Post-glacial small delta process uncovered by luminescence and radiocarbon chronology of core sediments from coastal South China Sea

Abstract

Reliable chronology is crucial for reconstructing delta processes. The past decades witnessed a boost of dating works on the most economically influential large deltas (i.e., subaerial area >1000 km²), but chronology remains lacking on many small deltas (i.e., subaerial area <1000 km²) that are also densely populated and economically active. Luohe River Delta (LRD) in the coastal South China Sea is such a small delta, whose evolution concerns hundreds of thousands of people, and literally no reliable dating results have been reported to support research of its processes. Herein, dating work combining radiocarbon (¹⁴C) on mollusk shells and quartz Optically Stimulated Luminescence (OSL) methods were performed on core LFZK06 from LRD, to test applicability of both methods by age comparison and to establish a chronological framework, using Bayesian age-depth models, of LRD for the first time. ¹⁴C ages are systematically c. 0.5–1 ka younger than OSL ages from the same depths. Such young bias of ¹⁴C ages in LRD contrasts with previously observed overestimated ¹⁴C results in the nearby Pearl River Delta (PRD), likely due to the distinction in bedrock types between Luohe River (granites and sandstones only) and Pearl River (limestone prevalence causing hardwater effect) drainages.

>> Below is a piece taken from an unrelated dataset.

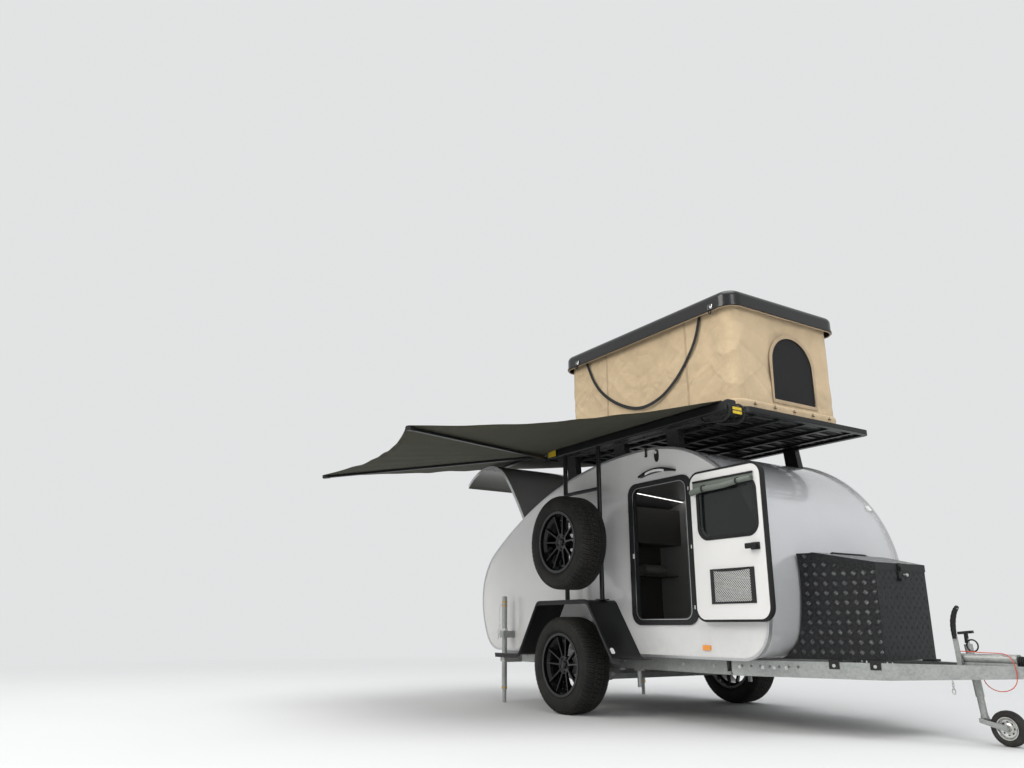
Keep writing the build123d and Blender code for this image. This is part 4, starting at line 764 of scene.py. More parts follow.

Ages of core LFZK06 span from 57 ± 7 ka to 3.42 ± 0.05 cal ka BP and contain a hiatus between 57±7–11.9 ± 1.7 ka. Holocene deltaic sequence of the core shows three-stage sedimentary processes: (1) rapid deposition of prodelta/delta front sediments at ${10.2}_{‐0.4}^{+0.5}$ ka–${7.7}_{‐0.3}^{+0.4}$ ka related to rapid sea level rise, (2) hiatus during ${7.7}_{‐0.3}^{+0.4}$ ka–${5.7}_{‐0.8}^{+0.5}$ ka likely due to reduced sediments input or river channel migration, (3) rapid accumulation of delta plain sediments during ${5.7}_{‐0.8}^{+0.5}$ ka–${3.42}_{‐0.85}^{+0.42}$ ka reflecting depocenter shift toward core location. Moreover, changes of quartz OSL sensitivity were detected, indicative of sediment provenance transition. A change in sediment source from nearby granite weathering towards fluvial long-transported materials occurred at a depth of 24.7 m, with low quartz OSL sensitivity in the gravelly layer below (11.9 ± 1.7 ka) and one magnitude higher quartz OSL sensitivity in prodelta deposits above (${10.2}_{‐0.4}^{+0.5}$ ka).